In light of the Common Core state standards there has been a push to increase the speaking and listening skills of our students. The argument being that being able to present information and engage in meaningful conversations is necessary to being college and career ready. The push to build QPA’s in schools often includes a push to include some sort of presentation piece. This I all agree with. We do our students a disservice when we don’t expect them to participate meaningful in discussion; when we don’t force them to present their findings (if for no other reason than to expand their audience and gain more feedback.)
That being said, we have to be judicious in how we go about implementing these changes. If we say that it is important that students are able to engage in discussions, then we have to hold them to three distinct criteria:
- speaking loudly enough for everyone to hear
- contributing meaningfully
- listening to one another by not speaking over each other, texting, having side conversations, etc.
This is where I am finding (based on talking to other teachers) we are tripping up. In order to do this well, we have to lay these expectations out clearly beforehand and then sticking to it. In conversations as colleagues, we often have trouble with these criteria (how many times have you seen number 3 at a faculty meeting?) This requires diligence and teaching and reteaching on our part; it doesn’t happen on its own.
More importantly, we need to be respectful of our introverted students. In our zeal to promote speaking, we often gloss over these students and force them to speak. Sitting on the sides of a discussion and listening is not a flaw. In fact for many of our students, they are gaining more from the discussion by listening and not stressing about when they will be speaking.
So how can we force these students to speak while respecting their introversion? It’s rather simple. Speaking and listening should be scaffolded just as we scaffold other skills. I inform my students early on that they will all be expected to speak throughout the course, and then I remind them often of this expectation. I then prime them for this, by offering them opportunities to share in smaller settings (think/pair/share or group work-groups are usually chosen by me). On the first day that I truly expect everyone to speak, students must first write out a claim. This way, if they are called on to speak and have nothing to add (as is often the case with introverted students), they can simply read their claim. This limits their stress of thinking of what to say. As the discussion comes to a close, if I realize that some people haven’t spoken yet, I simply call on them to speak. I do this in a non-threatening and non-accusatory manner.
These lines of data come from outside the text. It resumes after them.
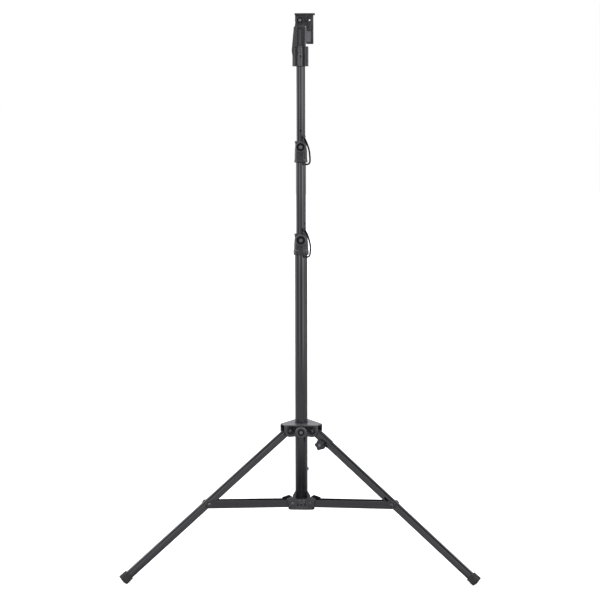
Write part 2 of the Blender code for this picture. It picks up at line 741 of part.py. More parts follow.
def make_collars():
    make_collar(
        "lower_collar", LOWER_COLLAR_BOTTOM, BASE_TUBE_R, MIDDLE_TUBE_R,
        LOWER_COLLAR_TOP_R, LOWER_COLLAR_FOOT_R, LOWER_KNOB_R)
    make_collar(
        "upper_collar", UPPER_COLLAR_BOTTOM, MIDDLE_TUBE_R, TOP_TUBE_R,
        UPPER_COLLAR_TOP_R, UPPER_COLLAR_FOOT_R, UPPER_KNOB_R)


# Safety pins and lanyards

def make_pin(name, collar_bottom, top_r):
    """A safety pin in its holder: a shank, a flange on the holder's rim and a round head."""
    rim = collar_bottom + COLLAR_HEIGHT + HOLDER_ABOVE_COLLAR + GAP
    tip = rim - PIN_DEPTH
    neck = rim + PIN_FLANGE
    head = rim + PIN_HEAD_RISE
    ball = arc(0.0, head - tip, PIN_HEAD_R, 90.0, -50.0, 6)
    profile = [(0.0, ball[0][1])] + ball[1:] + [
        (PIN_R + PIN_NECK, neck - tip),
        (PIN_FLANGE_R, neck - tip),
        (PIN_FLANGE_R, rim - tip),
        (PIN_R, rim - tip),
        (PIN_R, PIN_POINT),
        (PIN_R - PIN_POINT, 0.0),
        (0.0, 0.0),
    ]
    piece = place(turned(name, profile, SMALL_SIDES), COLUMN, (HOLDER_X, holder_y(top_r), tip))
    finish(piece, "black_steel")


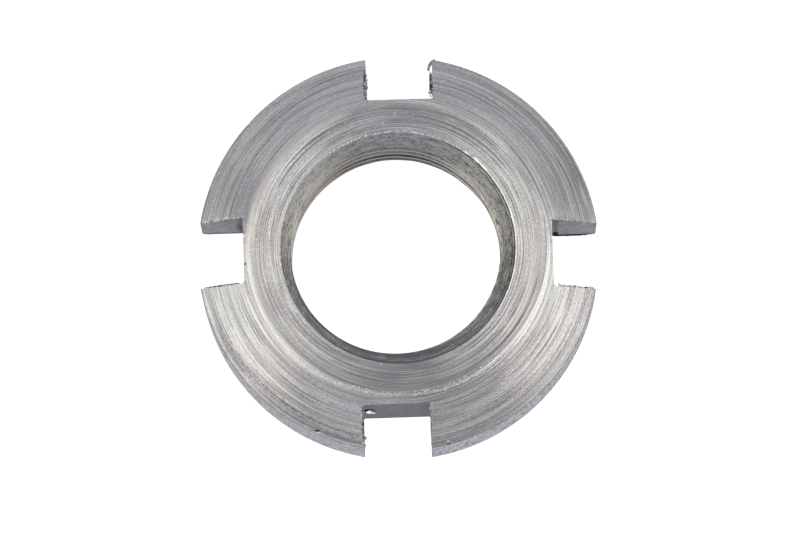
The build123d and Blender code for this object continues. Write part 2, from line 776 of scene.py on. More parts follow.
    def build(self) -> bpy.types.Object:
        """Build the closed mesh of the nut.

        Returns:
            The nut's object, without finishes.
        """
        path = self.profile.rim_path(self.edge_steps, self.wall_steps)
        drops = 1 - path[:, 1] / path[0, 1]
        contour = self.contour()
        skin = Skin()
        self.add_faces(skin, contour)
        for turn in range(self.sizes.slot_count):
            self.add_lug(skin, turn, drops)
            self.add_floor(skin, turn, drops)
        angle = self.ring_angles(contour)
        mouth = self.sizes.mouth_radius * np.column_stack([np.cos(angle), np.sin(angle)])
        skin.add(BoreThread(self.sizes).surface(mouth), Zone.BORE)
        mesh = skin.build("nut_body", self.weld)
        for dent in self.dents:
            dent.press(mesh)
        self.rings.raise_on(mesh)
        self.rough_edges(mesh)
        nut = bpy.data.objects.new("nut_body", mesh)
        bpy.context.scene.collection.objects.link(nut)
        return nut

    def rough_edges(self, mesh: bpy.types.Mesh) -> None:
        """Leave the top edges of the slots uneven, as the cutter tore them.

        Args:
            mesh: The nut's mesh, changed in place.
        """
        points = read_points(mesh)
        shift = np.zeros_like(points)
        radius = np.linalg.norm(points[:, :2], axis=1)
        below = self.profile.top_height(radius) - points[:, 2]
        near_top = np.exp(-np.square(below / self.tear_reach))
        for turn in range(self.sizes.slot_count):
            local = self.slots.to_local(turn, points[:, :2])
            apart = self.slots.depth_in_metal(turn, points[:, :2])
            near = np.exp(-np.square(apart / self.tear_reach)) * near_top * (local[:, 0] > 0)
            side = np.sign(local[:, 1] + self.sizes.slot_side_shift)
            torn = lattice_noise(points / self.tear_length, self.side_seed + turn)
            angle = self.slots.turn_angle(turn)
            across = np.array([-math.sin(angle), math.cos(angle), 0.0])
            shift += (near * torn * side * self.tear_size)[:, None] * across
            lifted = lattice_noise(points / self.tear_length, self.lift_seed + turn)
            shift[:, 2] += near * lifted * self.tear_size
        write_points(mesh, points + shift)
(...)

This teaches them that I will hold them to this expectation, and more importantly, that their opinion/thoughts matter and they can contribute it safely.
After the first discussion in which everyone is required to speak, students reflect on the discussion as a whole and their own participation. From their reflections, I ask how to improve for next time, and I can increase my expectations from there. For the record, this first discussion just happened today in one my classes-a full three weeks into the school year. I built up to this moment throughout the previous weeks.
Expecting students to just get over it (whether you say that or not, that is the implication when students are forced up to speak too quickly) quite simply doesn’t work. Instead, lay out expectations and build up to the main event. It’s worth the extra effort.